No matter how amazing the history might be, no matter how colorful Knight in Panther’s Skin might be, there’s little chance a foreign studio will pick up on it. The impetus should come from Georgia.

This is a great industry for Georgia to be involved in because you don’t need natural resources to do it: you just need people. Georgia has always been good at math. It’s practically a tradition in Georgia. And creativity. Remember, ten years ago, Poland was where Georgia is today. There was almost no game industry, no companies. Now they have a company which has several hundred employees. It creates enormous wealth in Poland. Now people know about Poland as a country because they play The Witcher for hundreds of hours. We need something like this about medieval times in Georgia. Because we have this amazing scenery here, very unlike what there is in Europe, like Game of Thrones: it’s unique. So, people see this in the video game and are excited because they’ve never seen it before.

Apart from tactical war games, what other genres would work? RPG?

Sure. You play a crusader, say, from Britain, who befriends a Georgian noble in Jerusalem and you come back with him to Georgia after the first crusade and you see this kingdom: together you have an adventure like a magical version of medieval times.

There was also The Rise of Argonauts. It was quite a successful title. The myth is perfect for a game with a fantasy setting.

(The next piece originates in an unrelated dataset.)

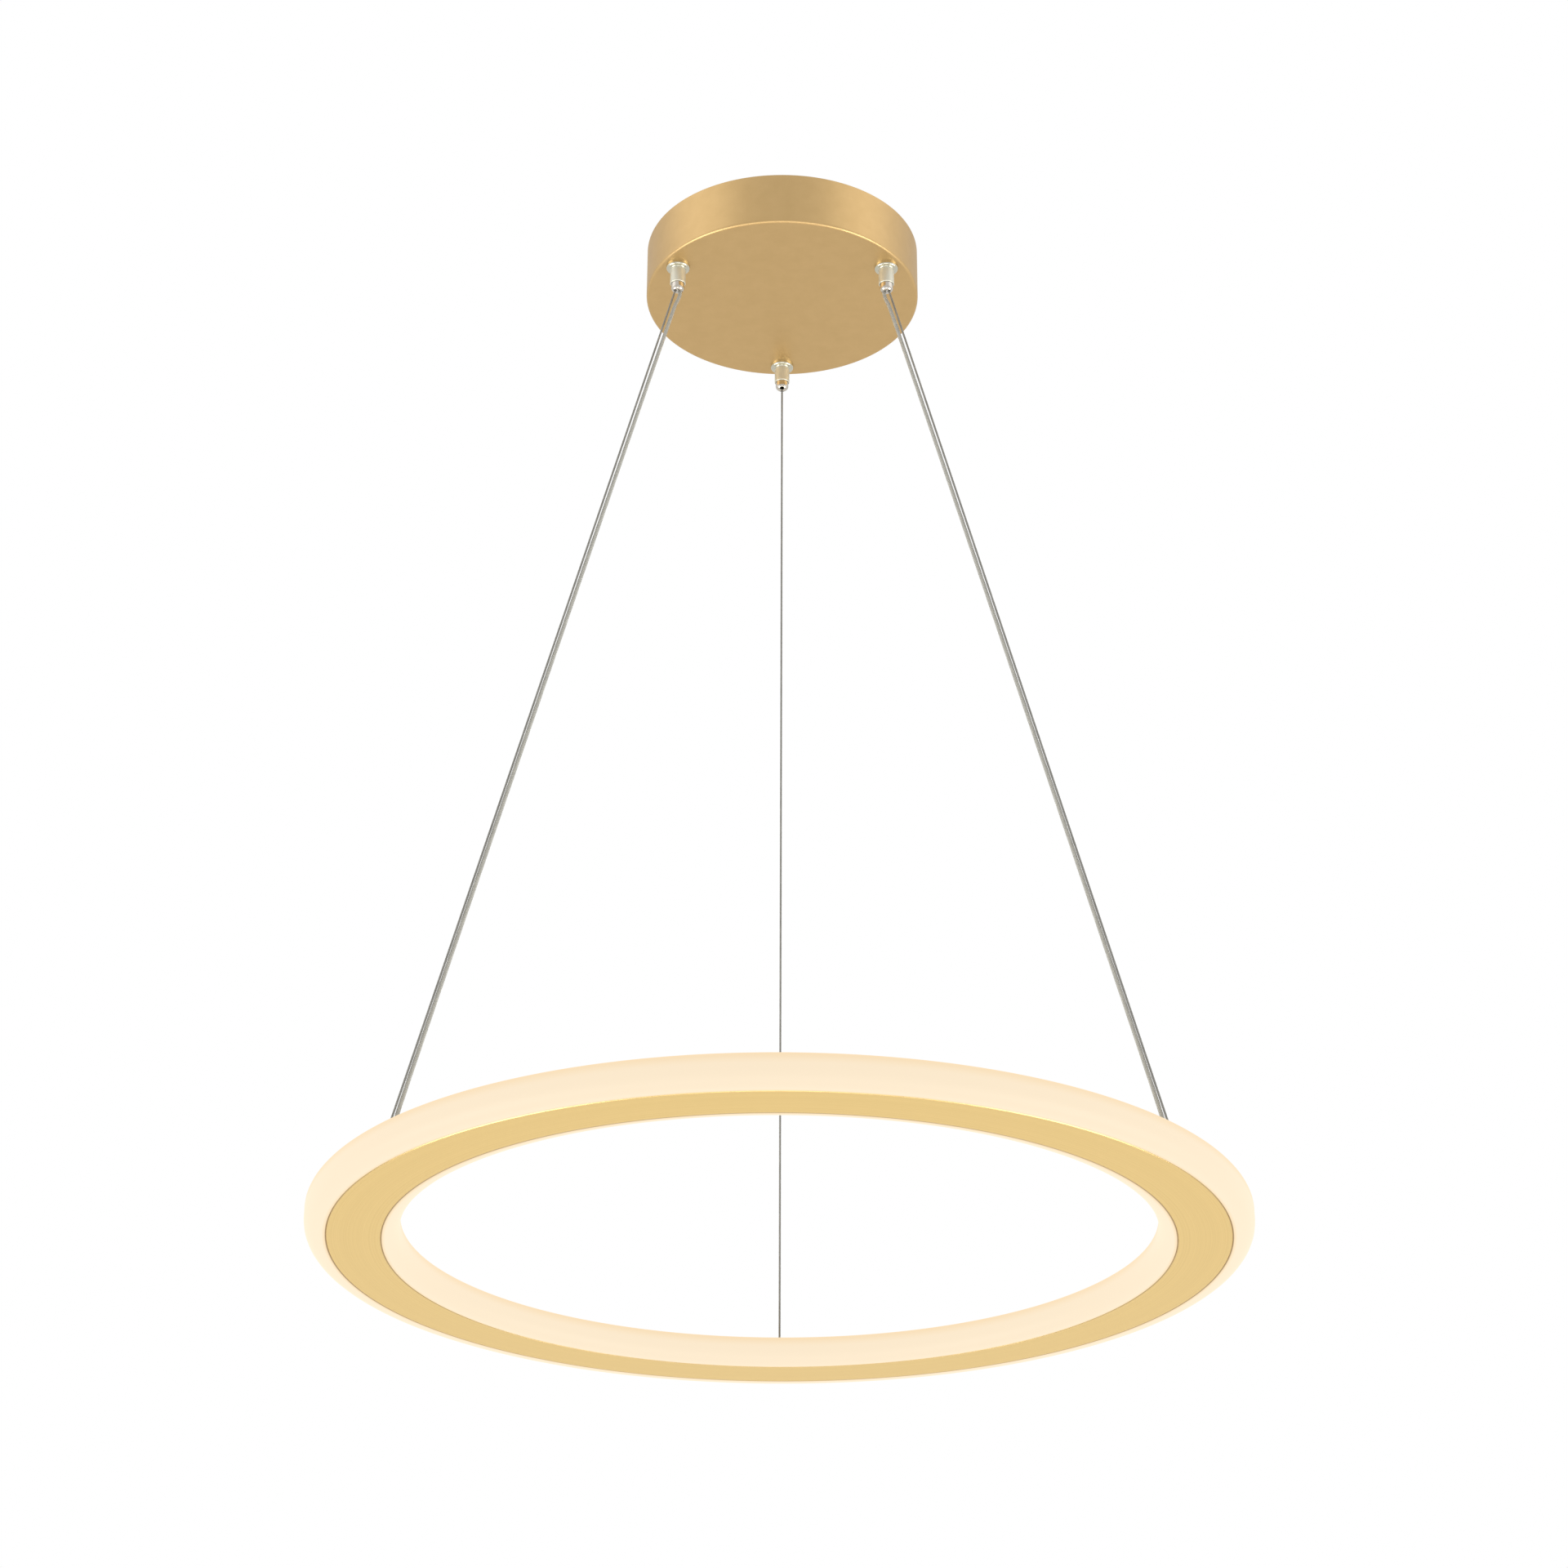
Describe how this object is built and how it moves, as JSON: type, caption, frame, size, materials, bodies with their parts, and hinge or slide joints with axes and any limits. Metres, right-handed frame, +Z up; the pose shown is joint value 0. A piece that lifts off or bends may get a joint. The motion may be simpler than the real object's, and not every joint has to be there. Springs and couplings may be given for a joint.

Absolutely, the whole Medea myth is just waiting to be told. Not the Greek version: the Georgian version. Greeks "borrowed" a lot of things. Prometheus on the mountain? It’s a Georgian myth. People argue whether it is Greek or Georgian. Well, Georgia is a much older country than Greece. When Georgia was a country, Greece was still a tribe. Georgia has been a land for 20,000 years or more. This is an ancient country. Much more ancient than any country in Europe, and it has all rights it needs to tell the world its version of this myth.